* Begin Supplied information *

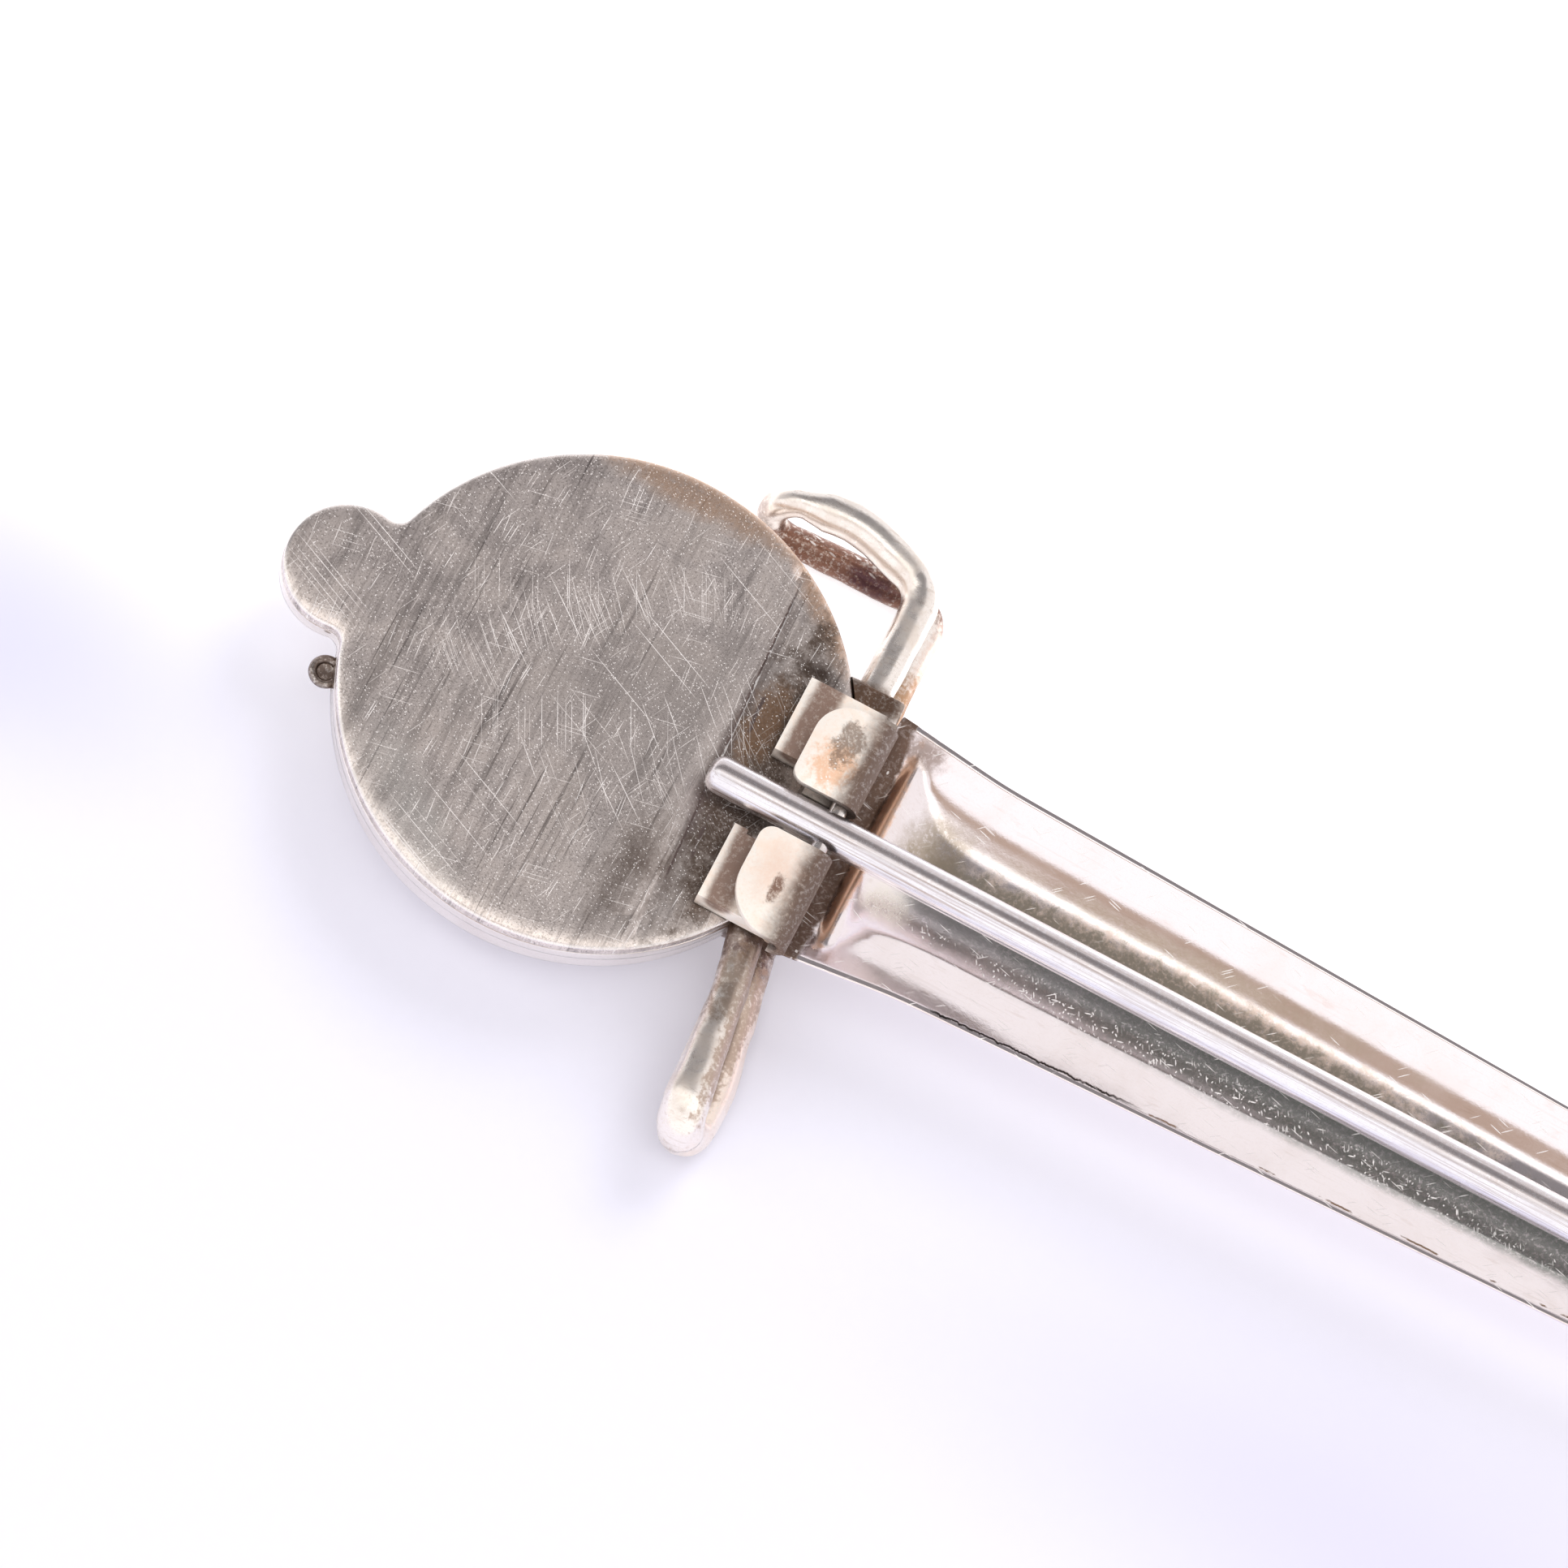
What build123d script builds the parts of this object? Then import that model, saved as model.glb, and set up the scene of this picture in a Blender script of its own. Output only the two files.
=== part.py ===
from build123d import *
import os
from math import acos, atan2, degrees, hypot, radians, sin, tan

# Kilt pin in the form of a basket-hilted sword, lying face down, back upwards.
# Built about the middle of the round hilt plate: +X runs to the blade's tip, +Y across,
# and z = 0 is the surface that the pin lies on. Millimetres.

# Fits
SEAM = 0.02             # solder seam between parts that are made apart
RIVET_PRESS_GAP = 0.02  # rivet in the folded strip
PIVOT_GAP = 0.05        # rivet in the bore of the stem, radial
CATCH_GAP = 0.12        # stem in the catch, radial
CUT_SPARE = 1.0         # how far a cutting shape reaches past the metal

# Hilt: a cast front with a side wall, closed by a flat back plate
HILT_R = 8.72           # round basket
HILT_DEPTH = 3.6        # back face of the plate down to the flat top of the basket
HILT_WALL_H = 1.9       # straight side wall, plate included
BASKET_FLAT_R = 3.0     # flat at the middle of the basket, which it lies on
SHELL_T = 0.6           # wall of the casting
LEDGE = 0.03            # each lower stage of the casting stands this far inside the one above
PLATE_T = 0.6
DOME_FULLNESS = 0.9     # 1 makes the dome leave its flat without an edge
POMMEL_R = 2.22
POMMEL_OUT = 0.63       # its middle lies this far past the edge of the basket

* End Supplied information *

## [Aim]
Copy out the full material exactly as it appears.

## [Correct answer]
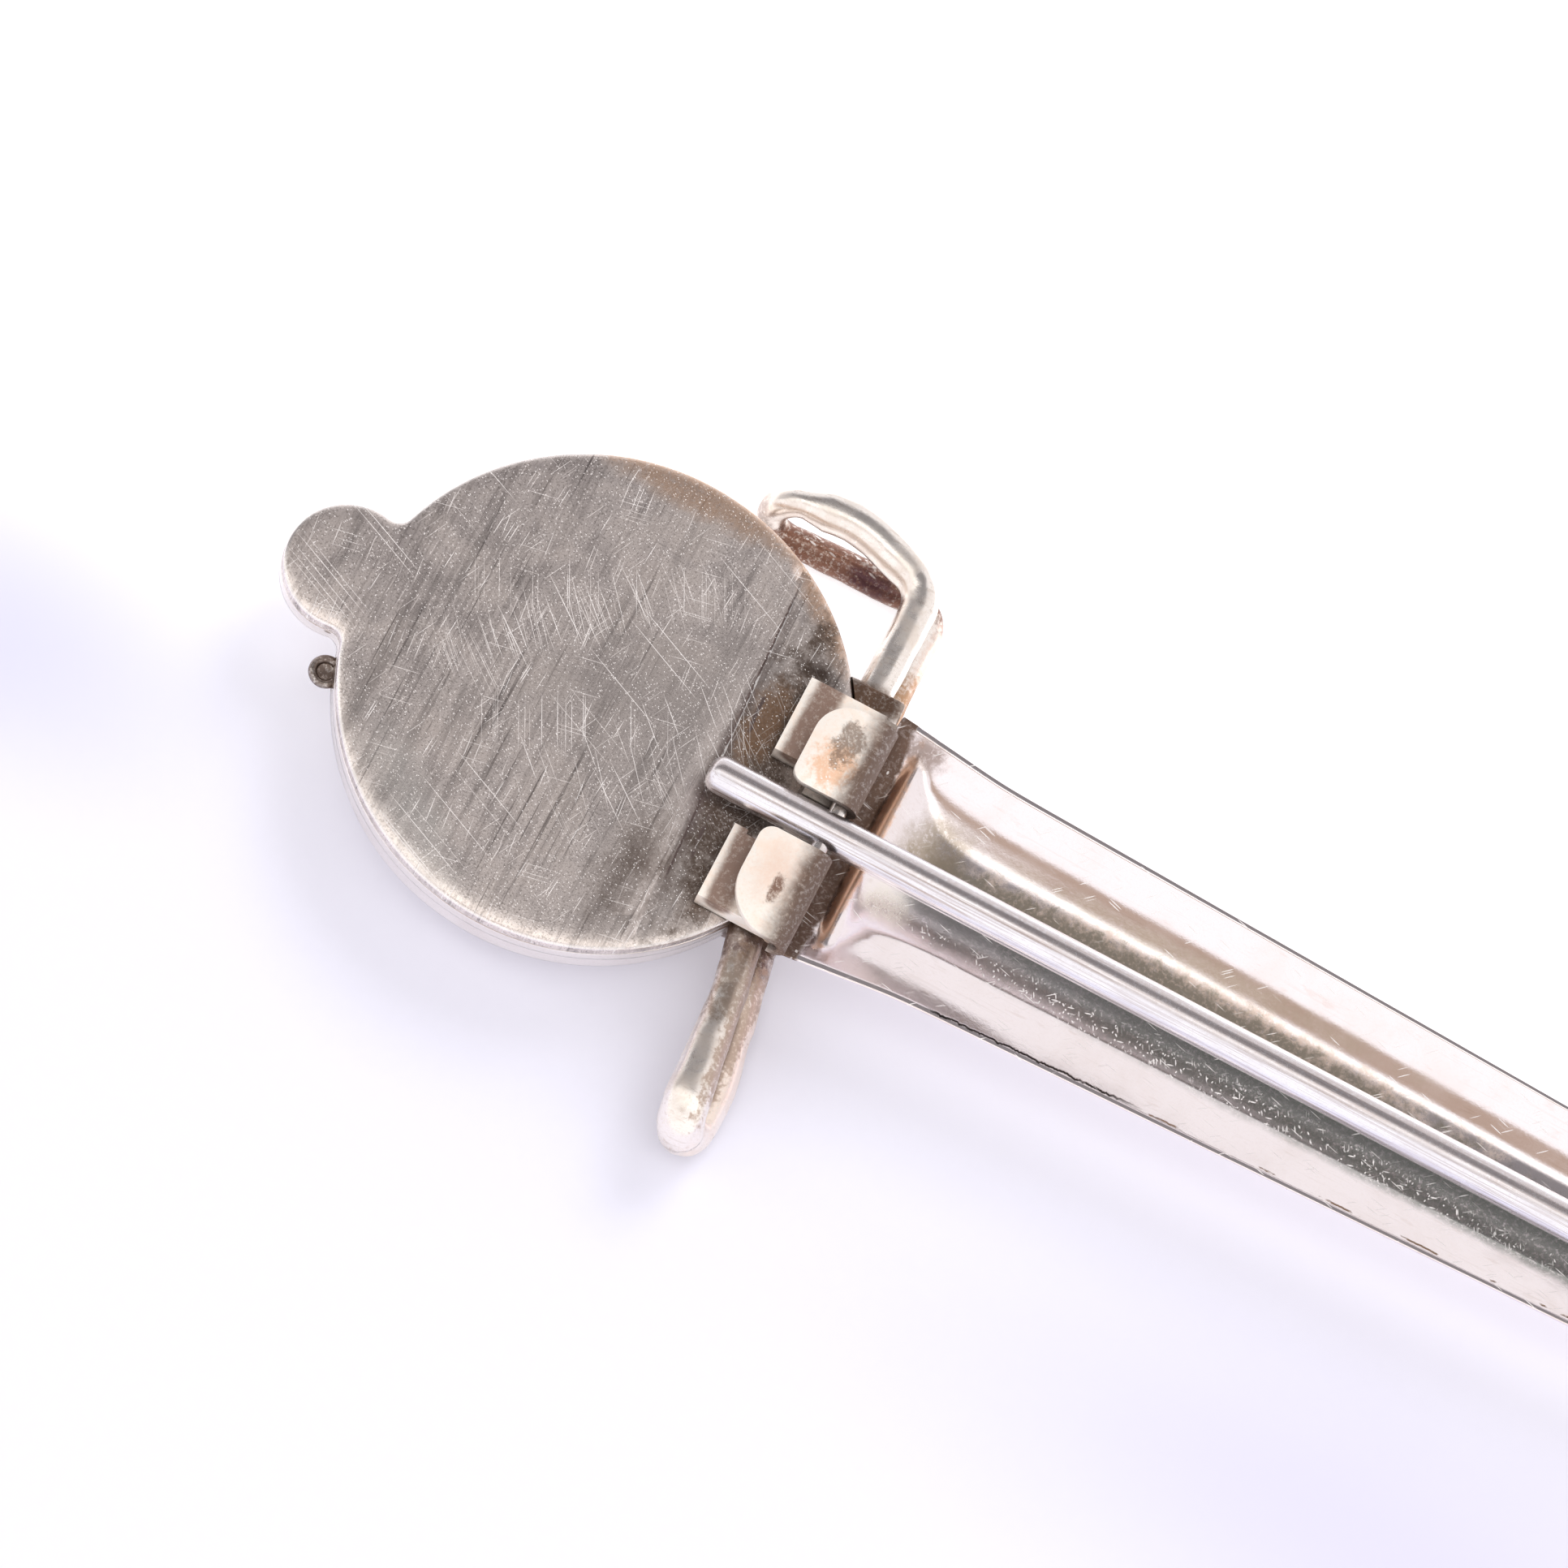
What build123d script builds the parts of this object? Then import that model, saved as model.glb, and set up the scene of this picture in a Blender script of its own. Output only the two files.
=== part.py ===
from build123d import *
import os
from math import acos, atan2, degrees, hypot, radians, sin, tan

# Kilt pin in the form of a basket-hilted sword, lying face down, back upwards.
# Built about the middle of the round hilt plate: +X runs to the blade's tip, +Y across,
# and z = 0 is the surface that the pin lies on. Millimetres.

# Fits
SEAM = 0.02             # solder seam between parts that are made apart
RIVET_PRESS_GAP = 0.02  # rivet in the folded strip
PIVOT_GAP = 0.05        # rivet in the bore of the stem, radial
CATCH_GAP = 0.12        # stem in the catch, radial
CUT_SPARE = 1.0         # how far a cutting shape reaches past the metal

# Hilt: a cast front with a side wall, closed by a flat back plate
HILT_R = 8.72           # round basket
HILT_DEPTH = 3.6        # back face of the plate down to the flat top of the basket
HILT_WALL_H = 1.9       # straight side wall, plate included
BASKET_FLAT_R = 3.0     # flat at the middle of the basket, which it lies on
SHELL_T = 0.6           # wall of the casting
LEDGE = 0.03            # each lower stage of the casting stands this far inside the one above
PLATE_T = 0.6
DOME_FULLNESS = 0.9     # 1 makes the dome leave its flat without an edge
POMMEL_R = 2.22
POMMEL_OUT = 0.63       # its middle lies this far past the edge of the basket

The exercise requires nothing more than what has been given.